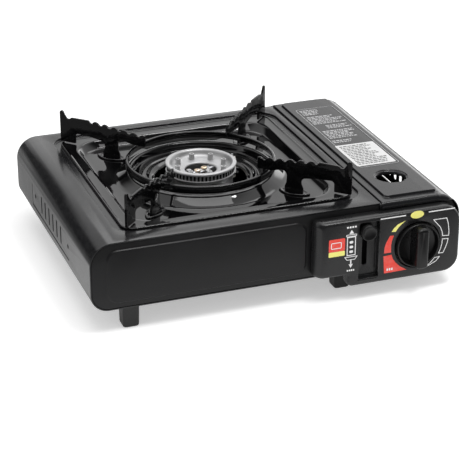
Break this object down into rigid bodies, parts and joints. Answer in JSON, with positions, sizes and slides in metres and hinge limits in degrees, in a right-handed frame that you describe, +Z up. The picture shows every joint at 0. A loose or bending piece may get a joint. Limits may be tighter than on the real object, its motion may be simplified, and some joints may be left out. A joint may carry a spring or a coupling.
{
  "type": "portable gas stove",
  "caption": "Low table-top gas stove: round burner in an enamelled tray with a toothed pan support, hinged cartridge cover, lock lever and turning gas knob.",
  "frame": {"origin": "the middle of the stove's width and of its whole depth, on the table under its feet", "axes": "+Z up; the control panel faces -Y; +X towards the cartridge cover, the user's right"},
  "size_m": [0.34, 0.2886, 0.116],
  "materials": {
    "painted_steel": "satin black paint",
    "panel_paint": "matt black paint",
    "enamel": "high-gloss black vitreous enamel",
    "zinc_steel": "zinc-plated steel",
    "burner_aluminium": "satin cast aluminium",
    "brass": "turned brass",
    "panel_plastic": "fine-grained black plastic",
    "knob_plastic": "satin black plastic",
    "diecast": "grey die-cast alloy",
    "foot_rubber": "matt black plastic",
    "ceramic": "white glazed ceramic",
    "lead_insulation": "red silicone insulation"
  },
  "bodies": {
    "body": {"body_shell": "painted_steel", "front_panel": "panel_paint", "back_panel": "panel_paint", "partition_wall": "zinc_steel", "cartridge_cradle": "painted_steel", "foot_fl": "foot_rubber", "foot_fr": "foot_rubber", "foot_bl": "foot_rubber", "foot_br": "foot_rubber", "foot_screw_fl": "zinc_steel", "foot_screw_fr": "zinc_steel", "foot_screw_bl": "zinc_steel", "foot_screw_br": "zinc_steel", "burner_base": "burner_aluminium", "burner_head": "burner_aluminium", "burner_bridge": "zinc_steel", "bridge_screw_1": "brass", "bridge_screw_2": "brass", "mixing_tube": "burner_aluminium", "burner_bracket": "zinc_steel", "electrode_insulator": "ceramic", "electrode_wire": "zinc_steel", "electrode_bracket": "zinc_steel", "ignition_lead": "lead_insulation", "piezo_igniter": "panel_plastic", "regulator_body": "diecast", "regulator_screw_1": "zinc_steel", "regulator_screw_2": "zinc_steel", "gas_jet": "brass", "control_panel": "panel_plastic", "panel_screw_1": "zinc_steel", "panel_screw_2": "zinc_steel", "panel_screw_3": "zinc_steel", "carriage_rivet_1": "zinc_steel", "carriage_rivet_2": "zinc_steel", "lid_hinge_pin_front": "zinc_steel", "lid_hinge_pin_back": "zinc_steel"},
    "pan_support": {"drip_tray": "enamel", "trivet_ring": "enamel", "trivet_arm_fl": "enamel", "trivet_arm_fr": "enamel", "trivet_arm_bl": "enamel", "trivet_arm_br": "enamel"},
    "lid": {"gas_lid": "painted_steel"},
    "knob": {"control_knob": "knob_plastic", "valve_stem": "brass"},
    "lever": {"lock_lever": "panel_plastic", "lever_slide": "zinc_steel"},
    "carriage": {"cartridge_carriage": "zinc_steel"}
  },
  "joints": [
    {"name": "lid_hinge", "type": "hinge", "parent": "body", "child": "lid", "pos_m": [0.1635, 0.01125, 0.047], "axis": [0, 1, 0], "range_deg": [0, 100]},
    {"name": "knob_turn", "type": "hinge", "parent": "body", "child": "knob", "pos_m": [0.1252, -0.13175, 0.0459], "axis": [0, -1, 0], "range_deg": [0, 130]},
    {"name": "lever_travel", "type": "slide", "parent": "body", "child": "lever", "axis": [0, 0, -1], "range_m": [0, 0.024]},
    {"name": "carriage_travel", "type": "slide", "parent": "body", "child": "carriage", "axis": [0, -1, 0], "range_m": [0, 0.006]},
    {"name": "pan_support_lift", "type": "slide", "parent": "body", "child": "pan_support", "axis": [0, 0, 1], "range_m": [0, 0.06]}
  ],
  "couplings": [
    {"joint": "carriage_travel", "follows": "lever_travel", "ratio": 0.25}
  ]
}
☆ ☆ ☆ ☆ ☆
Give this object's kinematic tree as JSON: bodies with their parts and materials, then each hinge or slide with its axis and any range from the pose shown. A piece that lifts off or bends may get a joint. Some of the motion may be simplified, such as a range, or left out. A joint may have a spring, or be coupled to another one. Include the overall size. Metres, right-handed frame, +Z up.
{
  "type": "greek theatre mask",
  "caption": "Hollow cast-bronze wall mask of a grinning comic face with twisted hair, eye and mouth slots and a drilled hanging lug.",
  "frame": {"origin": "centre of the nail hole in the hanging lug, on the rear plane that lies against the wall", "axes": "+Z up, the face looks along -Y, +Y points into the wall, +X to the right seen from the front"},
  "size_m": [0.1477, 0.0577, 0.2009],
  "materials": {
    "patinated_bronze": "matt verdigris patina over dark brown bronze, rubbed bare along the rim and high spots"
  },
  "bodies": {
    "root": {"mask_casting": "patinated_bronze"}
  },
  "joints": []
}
☆ ☆ ☆ ☆ ☆
Using the listing above, locate the lines that hold "axis" and copy each one.

- REPLY TO THE EXERCISE -
    {"name": "lid_hinge", "type": "hinge", "parent": "body", "child": "lid", "pos_m": [0.1635, 0.01125, 0.047], "axis": [0, 1, 0], "range_deg": [0, 100]},
    {"name": "knob_turn", "type": "hinge", "parent": "body", "child": "knob", "pos_m": [0.1252, -0.13175, 0.0459], "axis": [0, -1, 0], "range_deg": [0, 130]},
    {"name": "lever_travel", "type": "slide", "parent": "body", "child": "lever", "axis": [0, 0, -1], "range_m": [0, 0.024]},
    {"name": "carriage_travel", "type": "slide", "parent": "body", "child": "carriage", "axis": [0, -1, 0], "range_m": [0, 0.006]},
    {"name": "pan_support_lift", "type": "slide", "parent": "body", "child": "pan_support", "axis": [0, 0, 1], "range_m": [0, 0.06]}
Give this object's kinematic tree as JSON: bodies with their parts and materials, then each hinge or slide with its axis and any range from the pose shown. A piece that lifts off or bends may get a joint. Some of the motion may be simplified, such as a range, or left out. A joint may have a spring, or be coupled to another one. Include the overall size. Metres, right-handed frame, +Z up.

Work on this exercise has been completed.